There's a rulebook to wrong man thrillers, and Enemy of the State largely follows it without pushing in any new directions. But there's still considerable pleasure to be had in that, when the rules are being followed with as much zest and energy as happens here: I've already mentioned Lebenzon's editing, but it's bringing it up again, simply because it's such a tremendously important part of what gives the film it's delirious feeling, jagged without being discontinuous, fast-paced without being unpleasantly hectic. Of course, that wouldn't be enough without good material to work with, and the film already does a fine job through camera movement (which prefigures the kineticism of the Jason Bourne movies without their aggressiveness) and sound design of creating the kind of constantly-moving, constantly threatening world where the editing can do its best work.

For this, above all, a fast movie. Not endlessly so: at 132 minutes (140 in the unrated cut that I haven't seen, nor can I understand why I'd want to), it's certainly bloated, taking a little bit too long to actually get to "Will Smith running from the bad guys", and then taking even longer to pair him up with Hackman's twitchy off-the-grid survivalist, which is a shame, as Hackman is easily the highlight among a cast of people who largely stand in the place of humans rather than bring them to life (which has to do mostly with how little screentime anybody gets), and his interplay with Smith is probably the most fun thing in a movie that, for all its momentum and excitement, is typically a little too serious and intense to really count as "fun" (indeed, Smith himself is largely kept stern and grim, depriving us of his greatest skill as a movie star, a sardonic grin and terrific way with dialogue that sounds like he's making it up on the spot). It's a little too stretched out in the beginning, but only a little; and once the action starts ramping up it's easy to forge the first act, if not entirely forgive it.

From that point on, Scott and company keep things moving fast enough that there's no time to stop and smell the plot holes (arguably, a more important skill in a movie of this sort than avoiding the holes in the first place), blasting through the somewhat pacey character scenes (there's a subplot about Dean's affair some years ago that goes nowhere, with the ordinarily reliable Regina King, as his wife, not given nearly enough material to make it stick; happily, then, the director simply plows through and doesn't belabor it as much as the screenplay's structure would apparently indicate), and staging the action scenes with impressive force. A dubious, one might even say corny ending is beyond anybody's means to fix it, but like everything else about the film that's bad, it's over quickly.
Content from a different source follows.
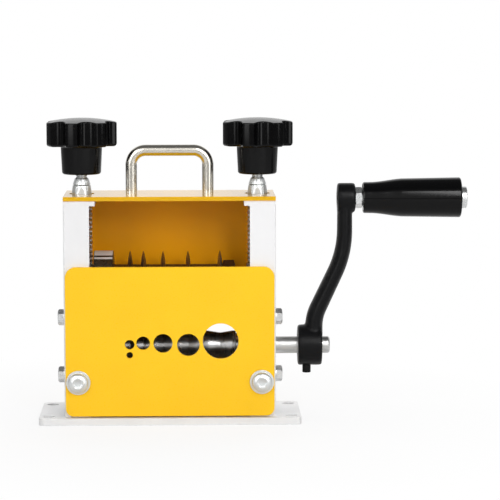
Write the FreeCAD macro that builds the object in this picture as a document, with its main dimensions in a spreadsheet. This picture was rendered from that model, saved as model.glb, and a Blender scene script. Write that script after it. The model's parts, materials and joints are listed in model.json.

Patently, the film is no classic - it says a little about the culture that produced it, but not enough to be a great time capsule - and there's not nearly enough of Smith's typical charisma to put Dean over as a great protagonist on the order of the very best wrong men of cinema. But as a simple thriller that wants only to excite and intensify, it's one of the better ones that the late '90s produced, and its political prescience means that's aged better than virtually anything else from the same time. It works, and it will probably still work just as well a generation from now, and that's all there is to it.